▶ **EXERCISE DESCRIPTION**
Restate, word for word, every line of the data.

▶ **DATASET EXTRACT**
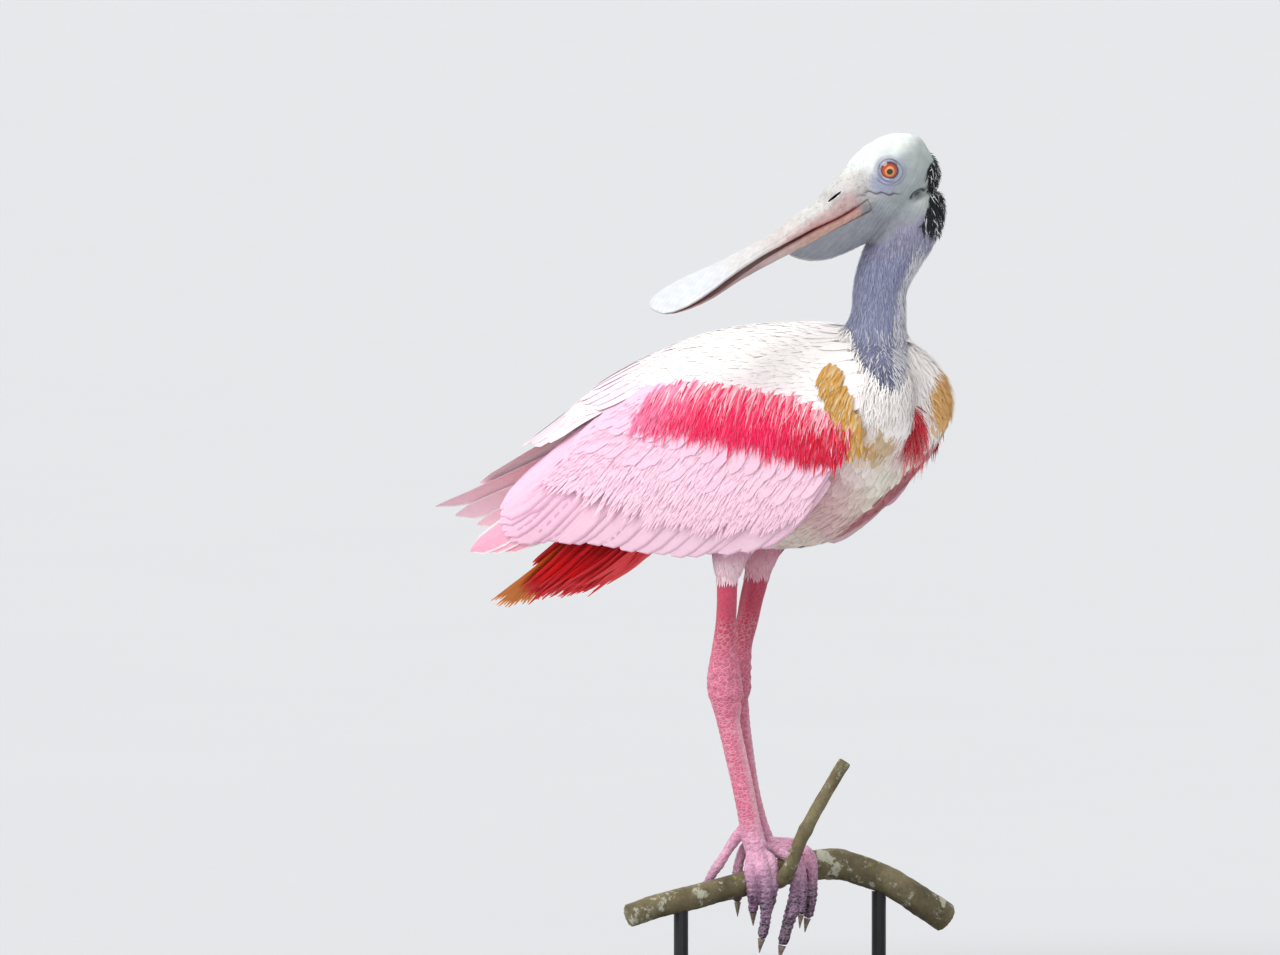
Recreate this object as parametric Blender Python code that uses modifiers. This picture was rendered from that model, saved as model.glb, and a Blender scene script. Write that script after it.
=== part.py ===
"""A roseate spoonbill, life size, gripping a cut branch that a plain display stand holds up.

Metres, +Z up. +X is the way the breast faces and +Y is the bird's left. Heights below are measured from
the top of the branch under the feet, and the finished parts are lifted so that the base stands on z = 0.
"""

import math

import bmesh
import bpy
import numpy as np
from mathutils import Matrix, Vector

# The collections that hold the finished parts, and what is joined to them or cut from them
BIRD = "roseate_spoonbill"
CUTTERS = "cutters"

# Clearances and thin forms
GAP = 0.00035
ROOM = 0.00045
VANE = 0.0006
SHINGLE = 0.0008
# Points closer than this are welded
WELD = 1e-6
# How far back a grown bill reaches, as a multiple of its growth
CUTTER_BACK = 4

# Whole model
FEET_HEIGHT = 0.090
BASE_SIZE = (0.270, 0.190, 0.012)
BASE_CENTRE = (-0.012, -0.010)
BASE_ROUNDING = 0.0025
ROD_RADIUS = 0.0045
ROD_PLACES = (-0.066, 0.066)

# Facets: sides round a form and steps along it
TRUNK_RINGS = 14
TRUNK_SIDES = 20
NECK_SIDES = 18
NECK_STEPS = 5
SKULL_SIDES = 16
SKULL_STEPS = 9
BALL_SIDES = 14
BALL_ROWS = 8
LID_STEPS = 12
LID_SIDES = 4
SMALL_SIDES = 10
SMALL_ROWS = 6
UPPER_BILL_FACETS = (9, 16)
LOWER_BILL_FACETS = (8, 14)
POUCH_FACETS = (9, 7)
THIGH_SIDES = 16
THIGH_STEPS = 6
LEG_SIDES = 12
SHANK_STEPS = 7
TARSUS_STEPS = 9
ANKLE_STEPS = 3
BRANCH_STEPS = 16
TWIG_STEPS = 8
ROUND_LEVEL = 3
FINE_LEVEL = 2
# Degrees between faces from which an edge stays sharp
SHARP_EDGE = 40.0

# Folded-wing surface: x, centre height, rise above it, drop below it, half width
WING_BED = (
    (-0.300, 0.180, 0.026, 0.034, 0.017),
    (-0.240, 0.197, 0.031, 0.038, 0.022),
    (-0.200, 0.211, 0.038, 0.046, 0.027),
    (-0.165, 0.226, 0.0455, 0.058, 0.034),
    (-0.130, 0.239, 0.057, 0.072, 0.041),
    (-0.090, 0.250, 0.066, 0.086, 0.048),
    (-0.045, 0.260, 0.071, 0.097, 0.053),
    (0.000, 0.266, 0.071, 0.100, 0.055),
    (0.040, 0.271, 0.067, 0.096, 0.054),
    (0.075, 0.277, 0.059, 0.080, 0.051),
    (0.095, 0.281, 0.049, 0.062, 0.046),
    (0.120, 0.284, 0.030, 0.030, 0.030),
)

# Trunk without the wings: x, top, bottom, half width
TRUNK = (
    (-0.172, 0.2360, 0.2350, 0.001),
    (-0.168, 0.250, 0.228, 0.010),
    (-0.150, 0.268, 0.217, 0.019),
    (-0.125, 0.2905, 0.207, 0.028),
    (-0.090, 0.3170, 0.199, 0.0385),
    (-0.050, 0.3310, 0.195, 0.0460),
    (0.000, 0.3365, 0.194, 0.0495),
    (0.035, 0.3375, 0.200, 0.0495),
    (0.062, 0.3370, 0.215, 0.0490),
    (0.082, 0.3340, 0.232, 0.0475),
    (0.096, 0.3275, 0.248, 0.0435),
    (0.106, 0.3160, 0.262, 0.0350),
    (0.1115, 0.3030, 0.276, 0.0200),
    (0.1135, 0.2920, 0.288, 0.0020),
)
BREAST_GROOVE = 0.009
BREAST_GROOVE_START = 0.06
BREAST_GROOVE_WIDTH = 0.013

# Neck path: x, y, z, radius
NECK = (
    (0.0480, 0.000, 0.2880, 0.0360),
    (0.0610, 0.000, 0.3090, 0.0300),
    (0.0700, 0.000, 0.3270, 0.0225),
    (0.0742, 0.000, 0.3440, 0.0176),
    (0.0752, 0.000, 0.3610, 0.0170),
    (0.0790, 0.001, 0.3735, 0.0178),
    (0.0850, 0.003, 0.3860, 0.0190),
    (0.0915, 0.006, 0.4000, 0.0200),
    (0.0950, 0.008, 0.4120, 0.0190),
    (0.0950, 0.009, 0.4210, 0.0160),
)
NECK_CUTS = (0.33, 0.60)

# Head, in its own frame: x along the bill, z through the crown
HEAD_CENTRE = (0.0903, 0.0, 0.4258)
HEAD_TURN = 131.6
HEAD_DIP = 27.0
HEAD_ROLL = 12.0
BILL_AXIS_RISE = 0.005
BILL_BASE = 0.0250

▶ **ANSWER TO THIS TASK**
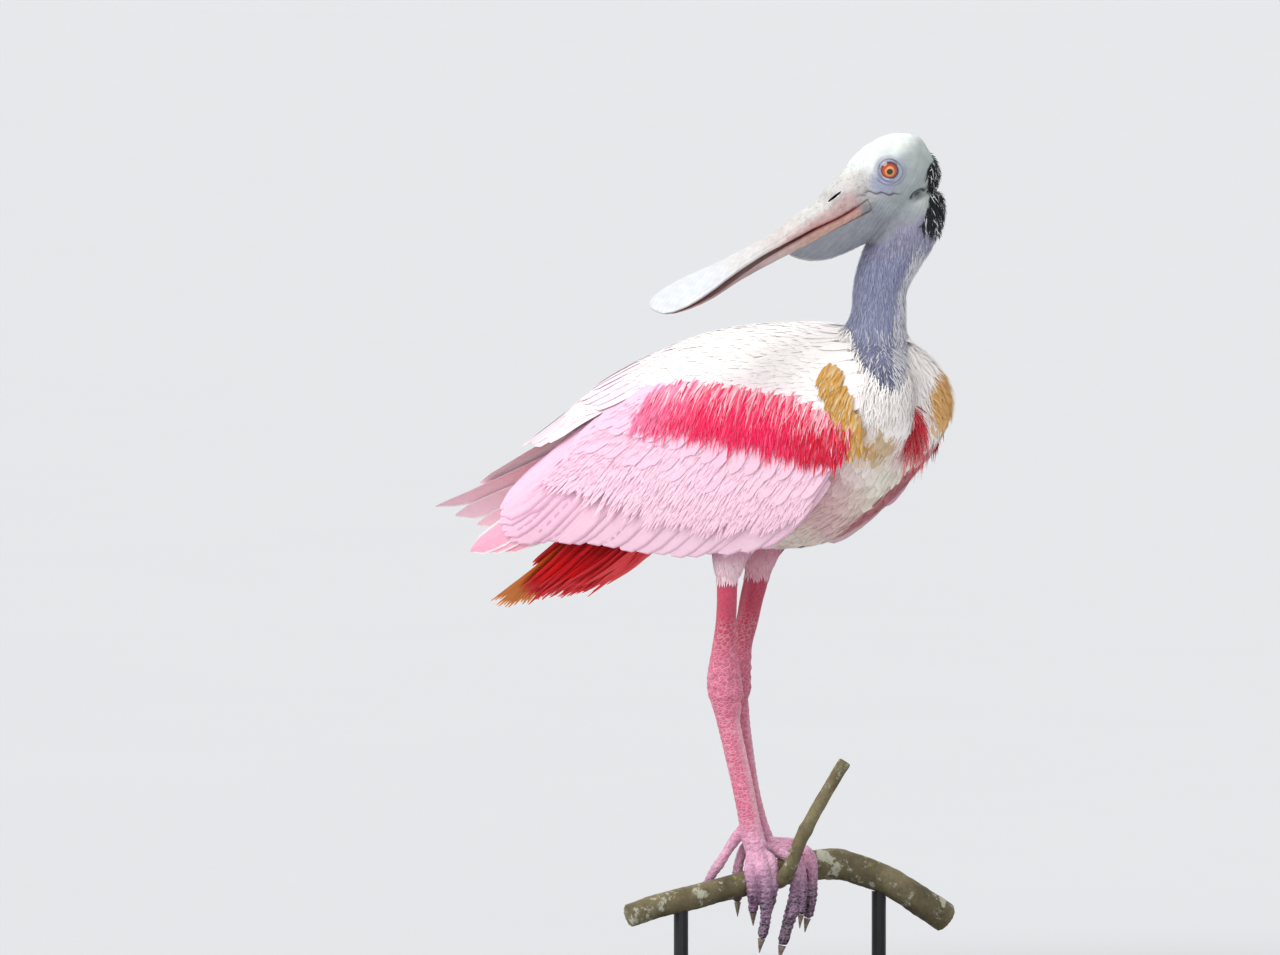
Recreate this object as parametric Blender Python code that uses modifiers. This picture was rendered from that model, saved as model.glb, and a Blender scene script. Write that script after it.
=== part.py ===
"""A roseate spoonbill, life size, gripping a cut branch that a plain display stand holds up.

Metres, +Z up. +X is the way the breast faces and +Y is the bird's left. Heights below are measured from
the top of the branch under the feet, and the finished parts are lifted so that the base stands on z = 0.
"""

import math

import bmesh
import bpy
import numpy as np
from mathutils import Matrix, Vector

# The collections that hold the finished parts, and what is joined to them or cut from them
BIRD = "roseate_spoonbill"
CUTTERS = "cutters"

# Clearances and thin forms
GAP = 0.00035
ROOM = 0.00045
VANE = 0.0006
SHINGLE = 0.0008
# Points closer than this are welded
WELD = 1e-6
# How far back a grown bill reaches, as a multiple of its growth
CUTTER_BACK = 4

# Whole model
FEET_HEIGHT = 0.090
BASE_SIZE = (0.270, 0.190, 0.012)
BASE_CENTRE = (-0.012, -0.010)
BASE_ROUNDING = 0.0025
ROD_RADIUS = 0.0045
ROD_PLACES = (-0.066, 0.066)

# Facets: sides round a form and steps along it
TRUNK_RINGS = 14
TRUNK_SIDES = 20
NECK_SIDES = 18
NECK_STEPS = 5
SKULL_SIDES = 16
SKULL_STEPS = 9
BALL_SIDES = 14
BALL_ROWS = 8
LID_STEPS = 12
LID_SIDES = 4
SMALL_SIDES = 10
SMALL_ROWS = 6
UPPER_BILL_FACETS = (9, 16)
LOWER_BILL_FACETS = (8, 14)
POUCH_FACETS = (9, 7)
THIGH_SIDES = 16
THIGH_STEPS = 6
LEG_SIDES = 12
SHANK_STEPS = 7
TARSUS_STEPS = 9
ANKLE_STEPS = 3
BRANCH_STEPS = 16
TWIG_STEPS = 8
ROUND_LEVEL = 3
FINE_LEVEL = 2
# Degrees between faces from which an edge stays sharp
SHARP_EDGE = 40.0

# Folded-wing surface: x, centre height, rise above it, drop below it, half width
WING_BED = (
    (-0.300, 0.180, 0.026, 0.034, 0.017),
    (-0.240, 0.197, 0.031, 0.038, 0.022),
    (-0.200, 0.211, 0.038, 0.046, 0.027),
    (-0.165, 0.226, 0.0455, 0.058, 0.034),
    (-0.130, 0.239, 0.057, 0.072, 0.041),
    (-0.090, 0.250, 0.066, 0.086, 0.048),
    (-0.045, 0.260, 0.071, 0.097, 0.053),
    (0.000, 0.266, 0.071, 0.100, 0.055),
    (0.040, 0.271, 0.067, 0.096, 0.054),
    (0.075, 0.277, 0.059, 0.080, 0.051),
    (0.095, 0.281, 0.049, 0.062, 0.046),
    (0.120, 0.284, 0.030, 0.030, 0.030),
)

# Trunk without the wings: x, top, bottom, half width
TRUNK = (
    (-0.172, 0.2360, 0.2350, 0.001),
    (-0.168, 0.250, 0.228, 0.010),
    (-0.150, 0.268, 0.217, 0.019),
    (-0.125, 0.2905, 0.207, 0.028),
    (-0.090, 0.3170, 0.199, 0.0385),
    (-0.050, 0.3310, 0.195, 0.0460),
    (0.000, 0.3365, 0.194, 0.0495),
    (0.035, 0.3375, 0.200, 0.0495),
    (0.062, 0.3370, 0.215, 0.0490),
    (0.082, 0.3340, 0.232, 0.0475),
    (0.096, 0.3275, 0.248, 0.0435),
    (0.106, 0.3160, 0.262, 0.0350),
    (0.1115, 0.3030, 0.276, 0.0200),
    (0.1135, 0.2920, 0.288, 0.0020),
)
BREAST_GROOVE = 0.009
BREAST_GROOVE_START = 0.06
BREAST_GROOVE_WIDTH = 0.013

# Neck path: x, y, z, radius
NECK = (
    (0.0480, 0.000, 0.2880, 0.0360),
    (0.0610, 0.000, 0.3090, 0.0300),
    (0.0700, 0.000, 0.3270, 0.0225),
    (0.0742, 0.000, 0.3440, 0.0176),
    (0.0752, 0.000, 0.3610, 0.0170),
    (0.0790, 0.001, 0.3735, 0.0178),
    (0.0850, 0.003, 0.3860, 0.0190),
    (0.0915, 0.006, 0.4000, 0.0200),
    (0.0950, 0.008, 0.4120, 0.0190),
    (0.0950, 0.009, 0.4210, 0.0160),
)
NECK_CUTS = (0.33, 0.60)

# Head, in its own frame: x along the bill, z through the crown
HEAD_CENTRE = (0.0903, 0.0, 0.4258)
HEAD_TURN = 131.6
HEAD_DIP = 27.0
HEAD_ROLL = 12.0
BILL_AXIS_RISE = 0.005
BILL_BASE = 0.0250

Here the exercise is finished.